## STATED EXERCISE
Reproduce all entries word for word.

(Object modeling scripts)

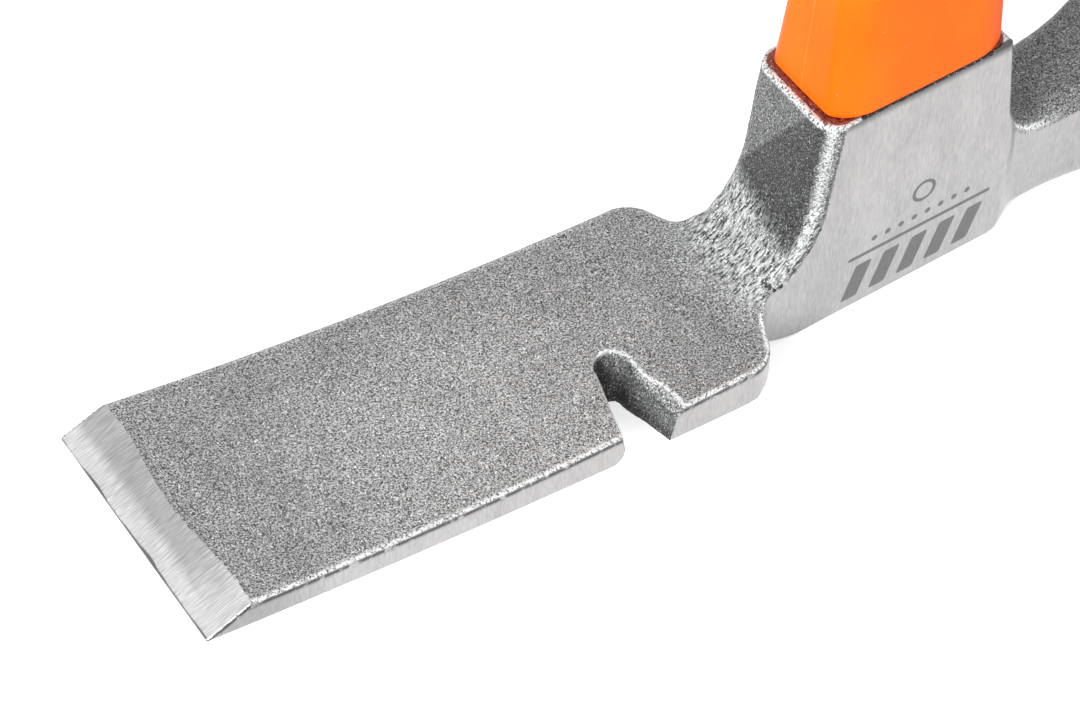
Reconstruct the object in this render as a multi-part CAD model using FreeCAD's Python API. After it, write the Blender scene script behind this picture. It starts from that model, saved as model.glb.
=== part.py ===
import FreeCAD, Part
import math
import os

from FreeCAD import Vector

# Carpenter's adze hammer. X runs from the blade (-X) to the poll (+X), Y across the blade, and Z
# up the handle. The origin is on the handle's axis, on the crown: the flat face of the eye that
# the tool stands on when its handle points up. All sizes are in millimetres.

# Blade: a slab that rises and thins towards its cutting edge, ground on one side only.
EDGE_X = -142.0
EDGE_Z = 20.2
EDGE_HALF_WIDTH = 23.0
BEVEL_LENGTH = 8.0
BEVEL_TOP_Z = 23.7
SHOULDER_X = -35.8
SHOULDER_HALF_WIDTH = 21.1
SHOULDER_TOP_Z = 12.2
SHOULDER_BOTTOM_Z = 3.9
BLADE_TOP_SAG = 1.9
BLADE_BOTTOM_SAG = 1.2

# Nail notch: a tapering slot in the -Y edge of the blade, with a sloping +X wall and end.
NOTCH_LEFT_SPREAD = 4.4
NOTCH_RIGHT_SPREAD = 0.4
NOTCH_END_X = -58.4
NOTCH_END_Y = -7.8
NOTCH_END_RADIUS = 3.4
NOTCH_WALL_SLOPE = 0.31
NOTCH_END_SLOPE = 0.42
NOTCH_LEVEL_Z = 13.6

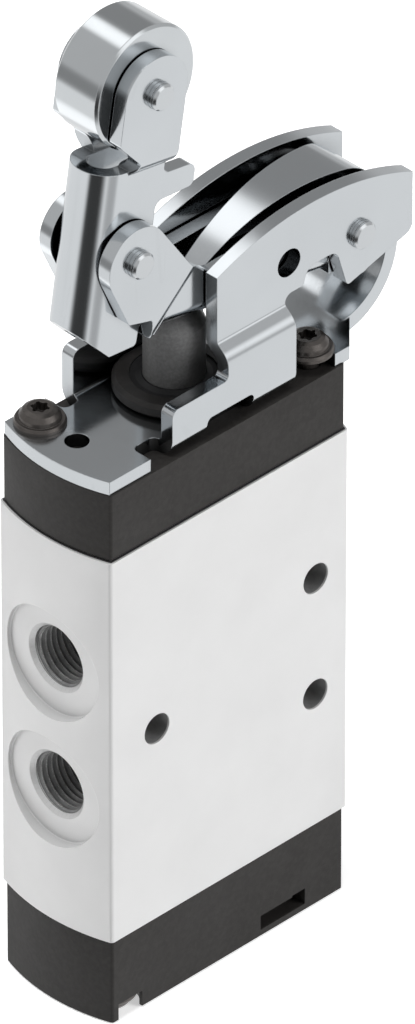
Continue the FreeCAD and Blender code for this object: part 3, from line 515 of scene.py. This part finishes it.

## ANSWER FOR THIS EXERCISE
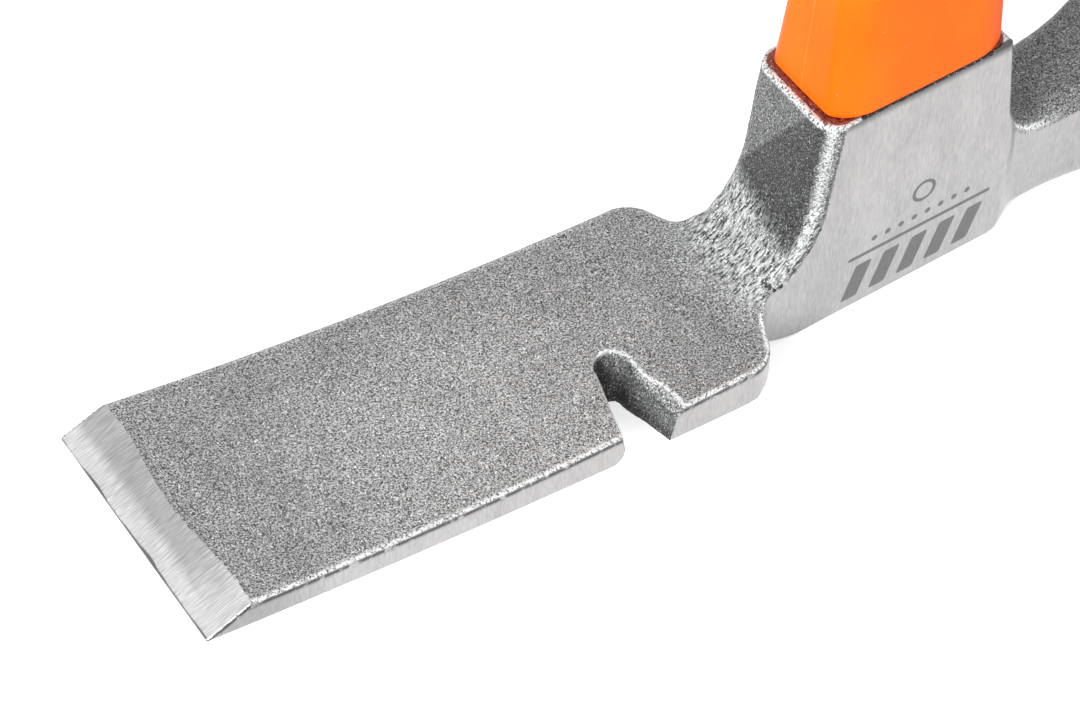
Reconstruct the object in this render as a multi-part CAD model using FreeCAD's Python API. After it, write the Blender scene script behind this picture. It starts from that model, saved as model.glb.
=== part.py ===
import FreeCAD, Part
import math
import os

from FreeCAD import Vector

# Carpenter's adze hammer. X runs from the blade (-X) to the poll (+X), Y across the blade, and Z
# up the handle. The origin is on the handle's axis, on the crown: the flat face of the eye that
# the tool stands on when its handle points up. All sizes are in millimetres.

# Blade: a slab that rises and thins towards its cutting edge, ground on one side only.
EDGE_X = -142.0
EDGE_Z = 20.2
EDGE_HALF_WIDTH = 23.0
BEVEL_LENGTH = 8.0
BEVEL_TOP_Z = 23.7
SHOULDER_X = -35.8
SHOULDER_HALF_WIDTH = 21.1
SHOULDER_TOP_Z = 12.2
SHOULDER_BOTTOM_Z = 3.9
BLADE_TOP_SAG = 1.9
BLADE_BOTTOM_SAG = 1.2

# Nail notch: a tapering slot in the -Y edge of the blade, with a sloping +X wall and end.
NOTCH_LEFT_SPREAD = 4.4
NOTCH_RIGHT_SPREAD = 0.4
NOTCH_END_X = -58.4
NOTCH_END_Y = -7.8
NOTCH_END_RADIUS = 3.4
NOTCH_WALL_SLOPE = 0.31
NOTCH_END_SLOPE = 0.42
NOTCH_LEVEL_Z = 13.6

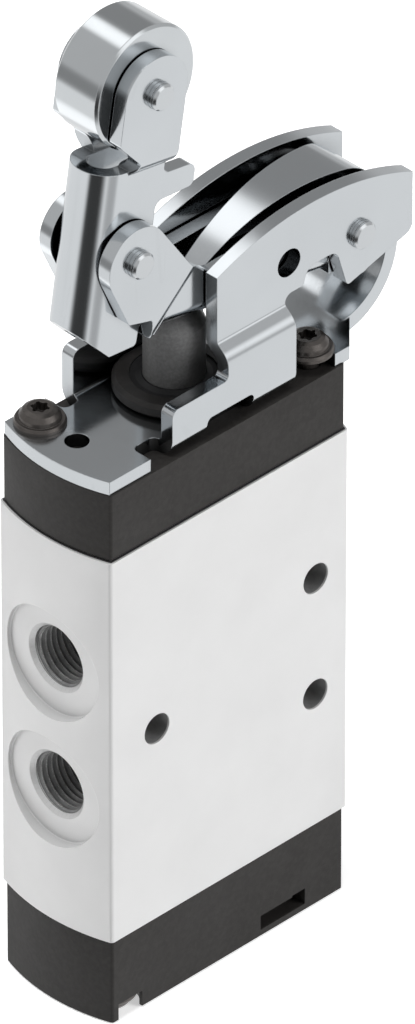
Continue the FreeCAD and Blender code for this object: part 3, from line 515 of scene.py. This part finishes it.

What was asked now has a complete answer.